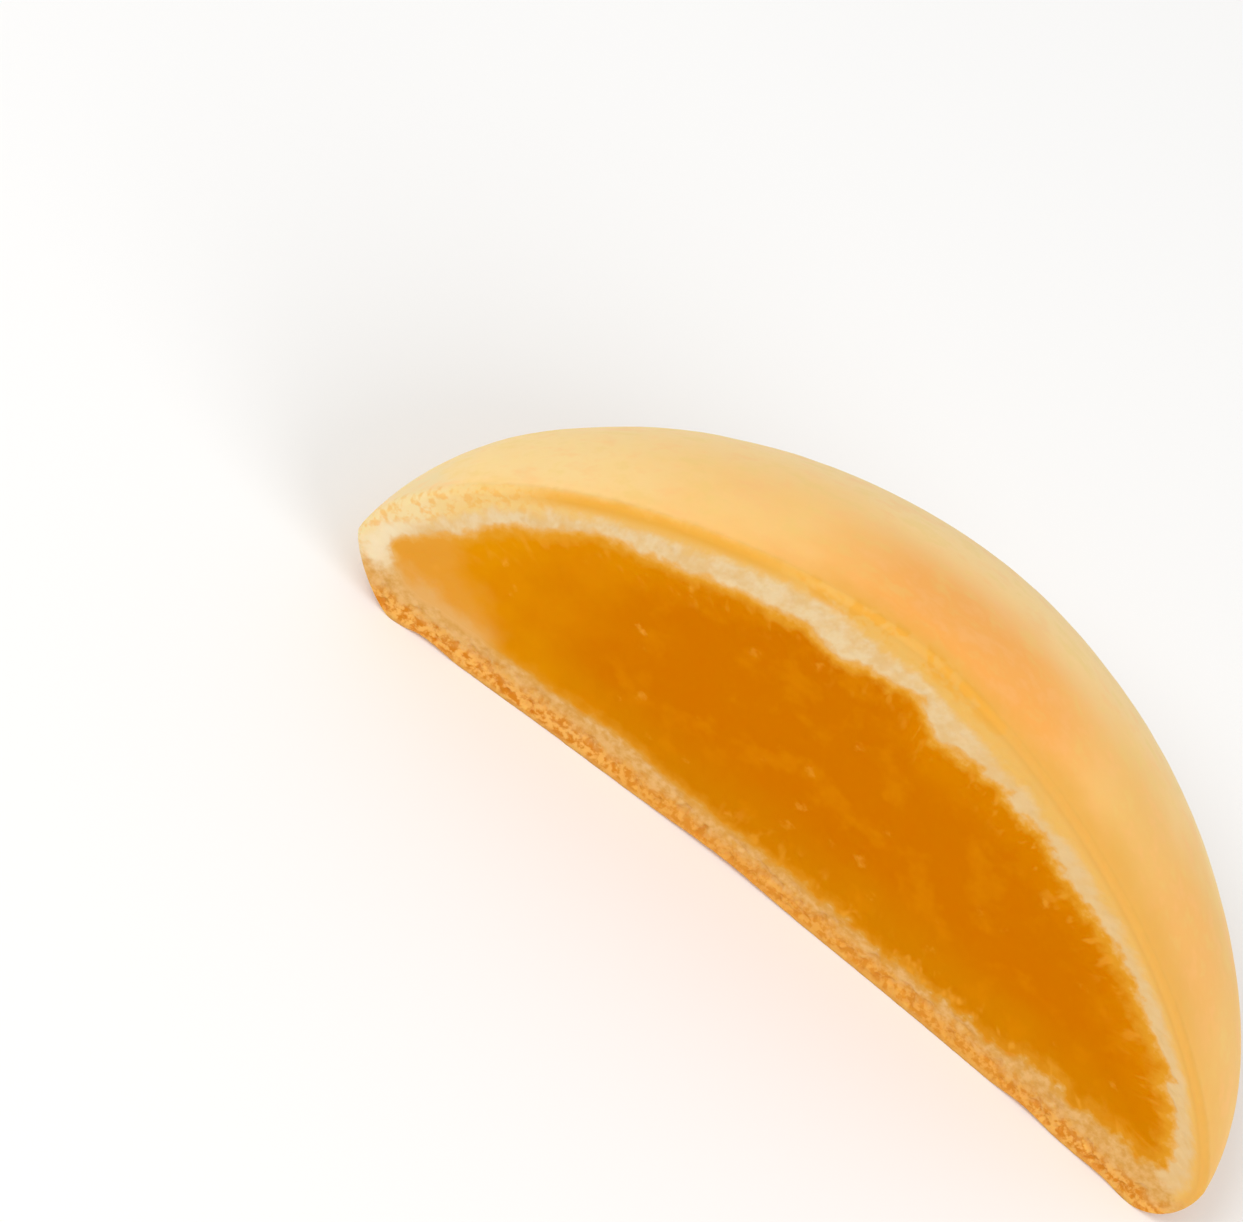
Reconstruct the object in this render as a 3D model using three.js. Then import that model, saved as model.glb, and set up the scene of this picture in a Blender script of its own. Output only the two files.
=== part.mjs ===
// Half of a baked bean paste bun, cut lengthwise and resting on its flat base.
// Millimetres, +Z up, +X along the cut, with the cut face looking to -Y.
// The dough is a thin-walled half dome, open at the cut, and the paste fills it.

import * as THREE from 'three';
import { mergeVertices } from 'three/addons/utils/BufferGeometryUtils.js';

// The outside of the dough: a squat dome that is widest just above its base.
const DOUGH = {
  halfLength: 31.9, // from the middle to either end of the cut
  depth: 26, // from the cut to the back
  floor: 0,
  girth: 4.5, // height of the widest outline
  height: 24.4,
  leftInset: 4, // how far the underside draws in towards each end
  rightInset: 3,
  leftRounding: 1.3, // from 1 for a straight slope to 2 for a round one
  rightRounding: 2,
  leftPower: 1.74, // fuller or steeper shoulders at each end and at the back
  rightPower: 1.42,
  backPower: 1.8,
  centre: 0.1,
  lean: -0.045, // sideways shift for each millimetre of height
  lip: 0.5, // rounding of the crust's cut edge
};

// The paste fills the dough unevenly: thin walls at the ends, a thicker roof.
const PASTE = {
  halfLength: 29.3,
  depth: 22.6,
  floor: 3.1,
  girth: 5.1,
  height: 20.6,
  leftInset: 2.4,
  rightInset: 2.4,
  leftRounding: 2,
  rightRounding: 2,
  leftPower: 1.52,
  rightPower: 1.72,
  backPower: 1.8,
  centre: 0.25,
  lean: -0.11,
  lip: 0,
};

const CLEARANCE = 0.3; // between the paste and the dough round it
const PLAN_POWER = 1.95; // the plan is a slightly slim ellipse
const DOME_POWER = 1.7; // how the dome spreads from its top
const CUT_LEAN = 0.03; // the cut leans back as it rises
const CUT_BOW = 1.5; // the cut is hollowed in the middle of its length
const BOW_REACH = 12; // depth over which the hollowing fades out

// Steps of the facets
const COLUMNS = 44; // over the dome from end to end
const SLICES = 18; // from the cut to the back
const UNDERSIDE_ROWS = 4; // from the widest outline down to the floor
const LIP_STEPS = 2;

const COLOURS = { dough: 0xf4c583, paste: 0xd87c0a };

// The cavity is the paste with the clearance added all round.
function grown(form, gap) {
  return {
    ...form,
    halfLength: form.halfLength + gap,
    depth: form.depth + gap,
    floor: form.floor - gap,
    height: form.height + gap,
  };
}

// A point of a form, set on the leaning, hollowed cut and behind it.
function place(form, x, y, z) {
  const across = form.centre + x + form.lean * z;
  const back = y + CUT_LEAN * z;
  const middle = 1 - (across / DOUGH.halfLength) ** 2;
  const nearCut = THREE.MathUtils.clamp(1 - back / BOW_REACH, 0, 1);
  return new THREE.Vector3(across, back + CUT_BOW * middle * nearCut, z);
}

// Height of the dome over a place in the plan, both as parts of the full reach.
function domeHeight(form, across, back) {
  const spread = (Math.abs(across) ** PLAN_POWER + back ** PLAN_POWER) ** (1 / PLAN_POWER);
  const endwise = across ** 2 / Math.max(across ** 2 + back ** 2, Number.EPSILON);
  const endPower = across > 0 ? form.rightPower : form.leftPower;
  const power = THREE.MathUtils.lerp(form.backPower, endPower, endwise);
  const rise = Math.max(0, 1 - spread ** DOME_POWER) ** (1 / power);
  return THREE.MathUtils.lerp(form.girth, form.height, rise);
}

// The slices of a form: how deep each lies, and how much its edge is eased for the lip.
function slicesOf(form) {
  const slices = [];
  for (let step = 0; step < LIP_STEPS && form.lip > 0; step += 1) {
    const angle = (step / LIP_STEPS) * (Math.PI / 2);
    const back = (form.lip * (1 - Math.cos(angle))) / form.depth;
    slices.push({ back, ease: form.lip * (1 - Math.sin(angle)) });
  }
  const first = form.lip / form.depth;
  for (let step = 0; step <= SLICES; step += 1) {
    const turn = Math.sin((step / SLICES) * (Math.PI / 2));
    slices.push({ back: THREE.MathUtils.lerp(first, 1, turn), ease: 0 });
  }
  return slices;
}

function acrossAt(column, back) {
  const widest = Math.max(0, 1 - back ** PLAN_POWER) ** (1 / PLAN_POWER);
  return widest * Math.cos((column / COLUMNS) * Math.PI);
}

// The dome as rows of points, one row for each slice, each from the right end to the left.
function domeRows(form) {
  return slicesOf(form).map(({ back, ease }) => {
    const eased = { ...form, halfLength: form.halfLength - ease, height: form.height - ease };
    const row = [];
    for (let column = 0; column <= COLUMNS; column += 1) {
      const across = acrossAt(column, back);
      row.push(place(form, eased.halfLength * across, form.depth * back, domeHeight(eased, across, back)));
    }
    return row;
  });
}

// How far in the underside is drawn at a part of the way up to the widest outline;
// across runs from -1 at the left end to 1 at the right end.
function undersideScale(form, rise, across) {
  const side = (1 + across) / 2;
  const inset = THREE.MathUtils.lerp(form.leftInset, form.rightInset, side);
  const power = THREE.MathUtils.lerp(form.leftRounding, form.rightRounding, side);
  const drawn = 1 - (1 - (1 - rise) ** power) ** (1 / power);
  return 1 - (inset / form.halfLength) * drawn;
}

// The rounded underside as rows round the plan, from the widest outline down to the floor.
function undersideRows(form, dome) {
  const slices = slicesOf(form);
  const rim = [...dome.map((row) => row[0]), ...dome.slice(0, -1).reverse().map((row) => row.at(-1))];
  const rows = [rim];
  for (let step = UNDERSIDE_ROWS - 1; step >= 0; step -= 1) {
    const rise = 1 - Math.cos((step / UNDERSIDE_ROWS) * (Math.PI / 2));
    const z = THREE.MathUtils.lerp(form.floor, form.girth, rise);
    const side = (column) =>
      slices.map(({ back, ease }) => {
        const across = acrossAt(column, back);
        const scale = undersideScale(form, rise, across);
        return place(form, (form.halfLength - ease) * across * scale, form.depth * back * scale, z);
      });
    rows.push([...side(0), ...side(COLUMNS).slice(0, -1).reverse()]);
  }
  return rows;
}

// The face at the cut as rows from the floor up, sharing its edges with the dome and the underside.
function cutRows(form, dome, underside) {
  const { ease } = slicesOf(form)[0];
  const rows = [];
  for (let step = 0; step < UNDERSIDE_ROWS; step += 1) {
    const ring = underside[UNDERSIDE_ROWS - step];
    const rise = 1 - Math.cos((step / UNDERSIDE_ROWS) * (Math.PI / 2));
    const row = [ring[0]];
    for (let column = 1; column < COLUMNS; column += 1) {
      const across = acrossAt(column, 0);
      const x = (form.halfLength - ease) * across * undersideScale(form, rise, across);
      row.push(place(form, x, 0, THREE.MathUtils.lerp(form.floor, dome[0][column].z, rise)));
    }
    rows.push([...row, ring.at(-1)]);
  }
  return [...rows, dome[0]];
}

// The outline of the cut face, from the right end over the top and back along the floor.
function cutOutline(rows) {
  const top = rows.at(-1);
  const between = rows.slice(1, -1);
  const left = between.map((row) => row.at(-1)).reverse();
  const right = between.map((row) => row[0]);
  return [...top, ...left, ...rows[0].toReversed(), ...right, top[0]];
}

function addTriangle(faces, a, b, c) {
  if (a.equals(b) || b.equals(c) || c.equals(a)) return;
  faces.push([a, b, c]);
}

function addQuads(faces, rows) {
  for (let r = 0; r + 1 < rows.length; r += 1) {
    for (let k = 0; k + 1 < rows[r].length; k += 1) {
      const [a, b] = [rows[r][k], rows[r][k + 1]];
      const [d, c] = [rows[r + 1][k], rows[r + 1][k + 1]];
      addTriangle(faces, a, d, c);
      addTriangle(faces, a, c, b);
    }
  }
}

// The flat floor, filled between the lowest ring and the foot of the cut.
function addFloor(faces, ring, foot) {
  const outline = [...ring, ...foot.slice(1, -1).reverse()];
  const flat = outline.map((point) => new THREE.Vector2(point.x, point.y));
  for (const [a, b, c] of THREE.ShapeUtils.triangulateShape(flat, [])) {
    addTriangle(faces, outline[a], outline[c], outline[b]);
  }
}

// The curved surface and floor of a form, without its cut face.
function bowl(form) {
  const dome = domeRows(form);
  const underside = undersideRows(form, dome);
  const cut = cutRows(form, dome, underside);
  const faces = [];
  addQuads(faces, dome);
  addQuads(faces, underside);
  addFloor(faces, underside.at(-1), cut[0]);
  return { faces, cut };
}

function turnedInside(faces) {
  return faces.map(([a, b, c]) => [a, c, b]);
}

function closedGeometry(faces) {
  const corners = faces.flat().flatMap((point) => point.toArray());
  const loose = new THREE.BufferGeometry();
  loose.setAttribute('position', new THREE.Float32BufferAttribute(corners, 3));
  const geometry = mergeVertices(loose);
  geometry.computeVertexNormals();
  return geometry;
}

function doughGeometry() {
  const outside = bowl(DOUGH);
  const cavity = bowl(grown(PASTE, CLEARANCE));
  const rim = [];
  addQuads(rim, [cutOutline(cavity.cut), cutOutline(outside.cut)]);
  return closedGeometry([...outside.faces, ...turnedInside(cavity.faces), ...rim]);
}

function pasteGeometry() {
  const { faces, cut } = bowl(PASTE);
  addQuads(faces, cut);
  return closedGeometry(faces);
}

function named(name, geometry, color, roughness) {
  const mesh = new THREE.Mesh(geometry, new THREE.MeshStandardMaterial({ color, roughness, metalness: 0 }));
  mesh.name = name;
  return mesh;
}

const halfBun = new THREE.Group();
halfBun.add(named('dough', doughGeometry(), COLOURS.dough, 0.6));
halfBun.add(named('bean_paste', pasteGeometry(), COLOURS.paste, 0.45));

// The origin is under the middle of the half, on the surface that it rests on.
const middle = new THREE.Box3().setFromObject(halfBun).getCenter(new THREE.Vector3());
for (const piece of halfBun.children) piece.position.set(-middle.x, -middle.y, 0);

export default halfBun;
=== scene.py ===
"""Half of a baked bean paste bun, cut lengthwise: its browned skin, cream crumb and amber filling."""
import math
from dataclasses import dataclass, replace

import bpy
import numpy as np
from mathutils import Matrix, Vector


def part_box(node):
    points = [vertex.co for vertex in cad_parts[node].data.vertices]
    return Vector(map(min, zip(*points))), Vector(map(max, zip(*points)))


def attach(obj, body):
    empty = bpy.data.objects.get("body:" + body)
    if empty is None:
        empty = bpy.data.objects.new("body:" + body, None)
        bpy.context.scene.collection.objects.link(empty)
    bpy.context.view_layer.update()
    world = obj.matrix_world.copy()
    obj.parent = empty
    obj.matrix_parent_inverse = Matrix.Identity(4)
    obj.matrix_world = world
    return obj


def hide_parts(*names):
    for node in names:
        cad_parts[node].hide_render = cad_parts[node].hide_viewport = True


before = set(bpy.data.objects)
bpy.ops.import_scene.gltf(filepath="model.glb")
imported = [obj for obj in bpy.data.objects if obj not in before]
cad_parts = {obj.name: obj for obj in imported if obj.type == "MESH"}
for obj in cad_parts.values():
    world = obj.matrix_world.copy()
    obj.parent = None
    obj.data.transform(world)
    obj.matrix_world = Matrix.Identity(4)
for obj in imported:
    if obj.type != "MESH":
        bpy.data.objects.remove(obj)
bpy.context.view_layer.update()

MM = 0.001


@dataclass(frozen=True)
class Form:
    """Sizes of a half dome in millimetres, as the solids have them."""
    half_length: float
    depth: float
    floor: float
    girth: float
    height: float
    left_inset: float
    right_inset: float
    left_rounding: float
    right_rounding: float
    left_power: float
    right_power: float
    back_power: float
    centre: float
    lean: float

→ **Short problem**
Everything from the line with "function named(name, geometry, color, roughness)" through the line with "zip(*points))), Vector(map(max, zip(*points)))", both ends included, should be repeated exactly; nothing else should appear.

→ **Output for this task**
function named(name, geometry, color, roughness) {
  const mesh = new THREE.Mesh(geometry, new THREE.MeshStandardMaterial({ color, roughness, metalness: 0 }));
  mesh.name = name;
  return mesh;
}

const halfBun = new THREE.Group();
halfBun.add(named('dough', doughGeometry(), COLOURS.dough, 0.6));
halfBun.add(named('bean_paste', pasteGeometry(), COLOURS.paste, 0.45));

// The origin is under the middle of the half, on the surface that it rests on.
const middle = new THREE.Box3().setFromObject(halfBun).getCenter(new THREE.Vector3());
for (const piece of halfBun.children) piece.position.set(-middle.x, -middle.y, 0);

export default halfBun;
=== scene.py ===
"""Half of a baked bean paste bun, cut lengthwise: its browned skin, cream crumb and amber filling."""
import math
from dataclasses import dataclass, replace

import bpy
import numpy as np
from mathutils import Matrix, Vector


def part_box(node):
    points = [vertex.co for vertex in cad_parts[node].data.vertices]
    return Vector(map(min, zip(*points))), Vector(map(max, zip(*points)))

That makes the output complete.